I have learned that though I want to take a piece of my heart and patch up all of their broken places, fixing every little unnecessary tear, that they are in charge of their own healing. While my heart can feel their pain, I am powerless to stop it. I have learned that sitting by quietly, hands on knees, mouth shut, eyes and ears open leaning slightly towards them is my best stance. In that stance they can sense my love, and lean towards me to recieve it.
Of all the things I can not do, this one pains me the most. Nothing is harder than watching people you love spiral downward, and having no life line to throw them. I have learned that it is my place to stand quietly by, and wait for them to come to me. Then and only then, can I be of any help.
My friends I hope today that if you are in that deep dark hole of depression, you look up for that beacon of light that shines down, to light your way back out again. No man is an island, and your pain is surely someone else's pain also. If you can stay away from that dark hole of depression, and reach for someone to steady you, do that. Focus on today and be positive. We all struggle, and there are people in your life who love you, just for you.
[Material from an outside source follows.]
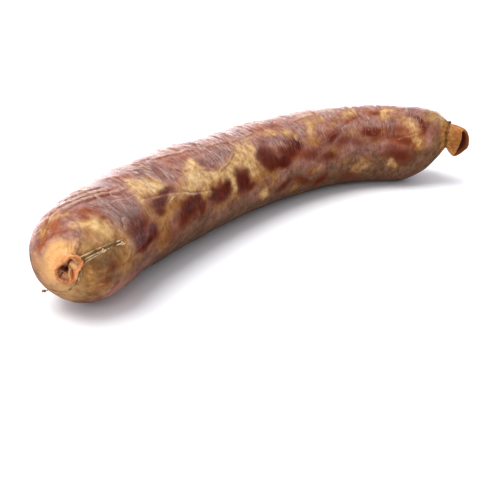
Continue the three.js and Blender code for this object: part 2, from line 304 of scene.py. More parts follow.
@dataclass(frozen=True)
class PlainSkin:
    """The even sausage with its broad swellings: radius as a function of `along` and `around`. In mm."""

    line: MiddleLine = MiddleLine()
    body_radius: float = 32.0
    dome_radius: float = 28.8
    swell_length: float = 100.0
    taper_power: float = 2.6
    neck_radius: float = 9.6
    wave_height: float = 0.35
    wave_length: float = 17.0
    wave_twist_length: float = 60.0
    # [along, around, height, half length, half width]
    swellings: tuple[tuple[float, ...], ...] = (
        (74, -20, 0.7, 24, 26),
        (155, -8, -0.7, 28, 26),
        (225, -15, 0.7, 30, 26),
        (335, 5, -1.6, 11, 24),
        (361, -20, 1.6, 6, 14),
        (12, 138, 0.6, 10, 20),
        (42, 126, -0.8, 12, 20),
        (100, 144, 0.5, 14, 20),
        (358, 168, 1.2, 8, 14),
    )

    def radius(self, along: Array) -> Array:
        """An ellipse for the dome, then the slowly swelling body, then the taper to the neck.

        Args:
            along: places along the line.

        Returns:
            The even radius at each place.
        """
        share = np.minimum(along, 0) / self.line.dome_length
        dome = self.dome_radius * np.sqrt(np.clip(1 - share**2, 0, 1))
        unswollen = np.clip(1.0 - along / self.swell_length, 0.0, 1.0) ** 2
        body = self.body_radius - (self.body_radius - self.dome_radius) * unswollen
        taper = (1.0 - self.neck_radius / self.body_radius) * self.line.taper_share(along) ** self.taper_power
        return np.where(along < 0, dome, body * (1.0 - taper))

    def relief(self, along: Array, around: Array) -> Array:
        """A slow winding wave plus rounded swellings, fading at the tip and the neck.

        Args:
            along: places along the line.
            around: angles from the top towards the front, in degrees.

        Returns:
            The height over the even radius.
        """
        angle = np.radians(around)
        wave = np.sin(along / self.wave_length + 2.0 * np.cos(angle))
        height = self.wave_height * wave * np.cos(2.0 * angle + along / self.wave_twist_length)
        for place, side, rise, half_length, half_width in self.swellings:
            across = np.radians(turned(around, side)) * self.radius(along) / half_width
            height = height + rise * np.exp(-(((along - place) / half_length) ** 2) - across**2)
        fade = smooth((along + self.line.dome_length) / self.line.dome_length)
        return height * fade * (1.0 - self.line.taper_share(along) ** 4)

    def place(self, along: Array, aside: Array, upward: Array, ahead: Array | float = 0.0) -> Array:
        """Points given by their offsets from the middle line, none of them under the floor.

        Args:
            along: places along the line.
            aside: offsets to the front side.
            upward: offsets upwards.
            ahead: offsets ahead of the ring's plane.

        Returns:
            The points.
        """
        centre, forth, front, up = self.line.frames(along)
        offset = front * np.asarray(aside)[..., None] + up * np.asarray(upward)[..., None]
        points = centre + offset + forth * np.broadcast_to(ahead, along.shape)[..., None]
        points[..., 2] = np.maximum(points[..., 2], 0.0)
        return points

    def points(self, along: Array, around: Array) -> Array:
        """Points of the plain skin.

        Args:
            along: places along the line.
            around: angles from the top towards the front, in degrees.

        Returns:
            The points.
        """
        along, around = np.broadcast_arrays(np.asarray(along, float), np.asarray(around, float))
        radius = self.radius(along) + self.relief(along, around)
        return self.place(along, radius * np.sin(np.radians(around)), radius * np.cos(np.radians(around)))

    def axes(self, along: float, around: float) -> tuple[Array, Array, Array, Array]:
        """A place on the skin with its directions, from points a little before, behind and beside it.

        Args:
            along: the place along the line.
            around: its angle in degrees.

        Returns:
            The point, and unit vectors lengthwise, round the girth and outwards.
        """
        at = self.points(np.array([along, along + NEAR, along - NEAR]), np.full(3, around))
        side = self.points(np.full(2, along), np.array([around + NEAR_DEG, around - NEAR_DEG]))
        lengthwise, girth = unit(at[1] - at[2]), unit(side[0] - side[1])
        return at[0], lengthwise, girth, unit(np.cross(girth, lengthwise))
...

***On a related note, the other night I saw a very interesting scientific study being performed on PBS. The study was about how our minds connect with one another, even if we are not in the same room, or even aware that the other person is sending us healing vibes. A man was in an isolation chamber, hooked to all kinds of wires to measure his physical responses. He was alone in the dark, and his only job was to look at a t.v. screen. In the screen was a camera. The other person was a woman, in a totally different area of the building, she did not know the subject (man). Her job was to think kind thoughts and send good energy towards him, when his picture was flashed up on her t.v. screen. The scientist flashed his picture randomly and she sent the kind vibes his way. The man was unaware of what they were measuring or when the woman was seeing his picture. Believe it or not, he picked up on her healing/kind vibes and showed a physical response. While this proves that our minds can be connected, even miles apart, it doesn't prove how. I like to think that this phenomena will help us sustain one another, in times of trouble.
So folks, the next time you ask for healing vibes and or prayers, be prepared they will be heading your way. Chances are you will feel them and have some feeling of warmth and love. How else could we explain the caring feelings we all share here on thoughts, with people we are not likely to ever meet face to face. Think about it.
Today is Tuesday and it is raining. I shall have a full house, with lots of laughter and fun around me. I hope your day is good and that you take care of you. Should you need to lean on me, let me know. I am strong and I will let you lean, I will be your beacon of light.